Para o festival de 1973, Fernando Tordo, concorrente vencido ao longo de todos os quatro anos anteriores, mas que chegara a brilhar em 1971 (3.º lugar) com uma música sua e letra de Ary, Cavalo à Solta, traz agora uma canção inesperada: mesmo que cante que “toureamos ombro a ombro as feras”, o tom é brincalhão — não há provocações evidentes nem epopeia. Em vez disso, o humor. (...) E toda esta tourada deu à Tourada a melhor das vitórias: uma estocada funda num meio conservador — que melhor símbolo se podia arranjar do Regime?" (...)
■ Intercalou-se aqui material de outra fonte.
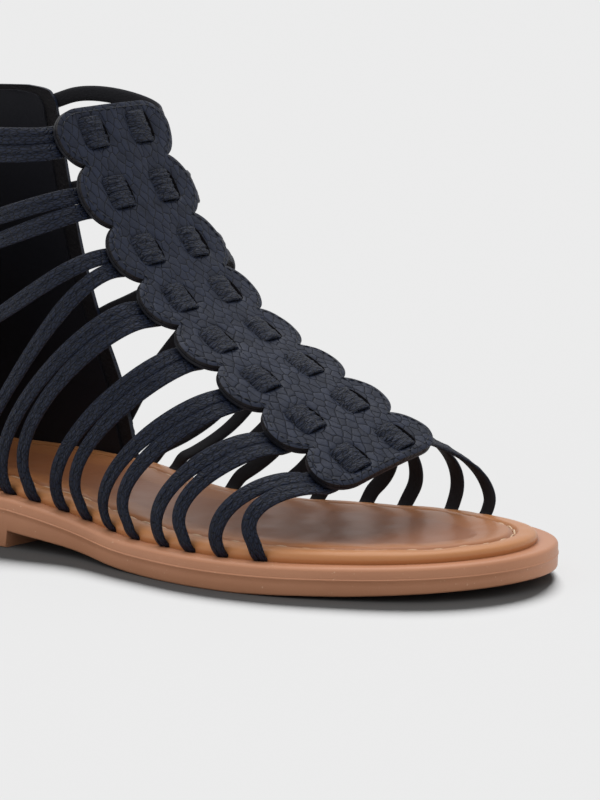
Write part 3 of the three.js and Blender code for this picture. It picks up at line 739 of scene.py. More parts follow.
# Middle of the strip by row of straps; lead and rise tilt its inner edge forwards and up.
STRIP_LINE = table(
    "row x y z lead rise",
    (0.4, 79.8, -0.5, 109.8, 0, 0),
    (1, 83.7, -0.5, 101.3, 0, 0),
    (2, 91.6, -0.5, 87.1, 0, 0),
    (3, 100.8, -0.4, 73.5, 0, 0),
    (4, 110.9, -0.4, 62.4, 0, 0.01),
    (5, 122.9, -0.2, 53.2, 0.01, 0.02),
    (6, 135.8, 0.3, 45.4, 0.03, 0.06),
    (7, 149.1, 1.2, 37.2, 0.06, 0.11),
    (8, 162, 2.2, 29.3, 0.08, 0.14),
    (8.6, 169.8, 2.8, 24.4, 0.09, 0.16),
)
strip_line = {column: through(STRIP_LINE, column, "row") for column in ("x", "y", "z", "lead", "rise")}
WINDOW_ALONG = (STRAP_PITCH + STRAP_WIDTH) / 2 + 0.3
WINDOW_ACROSS = (4.5, 12.4)


def unit(vectors):
    return vectors / np.linalg.norm(vectors, axis=-1, keepdims=True)


def dot(first, second):
    return (first * second).sum(-1, keepdims=True)


def strip_centre(row):
    return np.stack([strip_line[axis](row) for axis in "xyz"], -1)


def strip_point(row, across, lift):
    """Points on the strip: row counts along it, across goes round its arch, lift is off its middle."""
    row, across, lift = np.broadcast_arrays(*(np.asarray(v, float) for v in (row, across, lift)))
    along = unit(strip_centre(row + 0.02) - strip_centre(row - 0.02))
    wide = np.stack([strip_line["lead"](row), np.ones_like(row), strip_line["rise"](row)], -1)
    wide = unit(wide - along * dot(wide, along))
    out = np.cross(along, wide)
    turn = (across / ARCH_RADIUS)[..., None]
    normal = out * np.cos(turn) + wide * np.sin(turn)
    sideways = wide * np.cos(turn) - out * np.sin(turn)
    point = strip_centre(row) - out * ARCH_RADIUS + normal * (ARCH_RADIUS + lift[..., None])
    return point, along, sideways, normal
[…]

"E Depois do Adeus — apesar da concorrência de José Cid, que a solo ou com os Green Windows colocou três canções (que fariam êxito) nos cinco primeiros lugares — garantiu finalmente em 1974 a vitória que Paulo Carvalho, reconhecido por muitos como uma das melhores vozes (ou mesmo a melhor), já merecia há muito. Mas o passo seguinte da cantiga não seria a Eurovisão: antes — e mais importante — o trecho virava uma das senhas dos oficiais revoltosos na madrugada de 25 de Abril. E depois... lá fora nenhum artista português construiu uma carreira a partir do festival. Fizeram-se versões em línguas estrangeiras de várias cantigas. Mas, ao contrário da Tourada que o Tordo cantou, o festival nunca deu “lucros aos milhões”. Mas era prestigiante e as editoras mais activas queriam ganhar. Se de aposta a longo prazo na carreira dos artistas se tratou, não foi bem apostado: naqueles primeiros 11 anos, ou se apresentaram consagrados a quem a derrota embaraçou ou novos que passado pouco tempo mudavam de editora."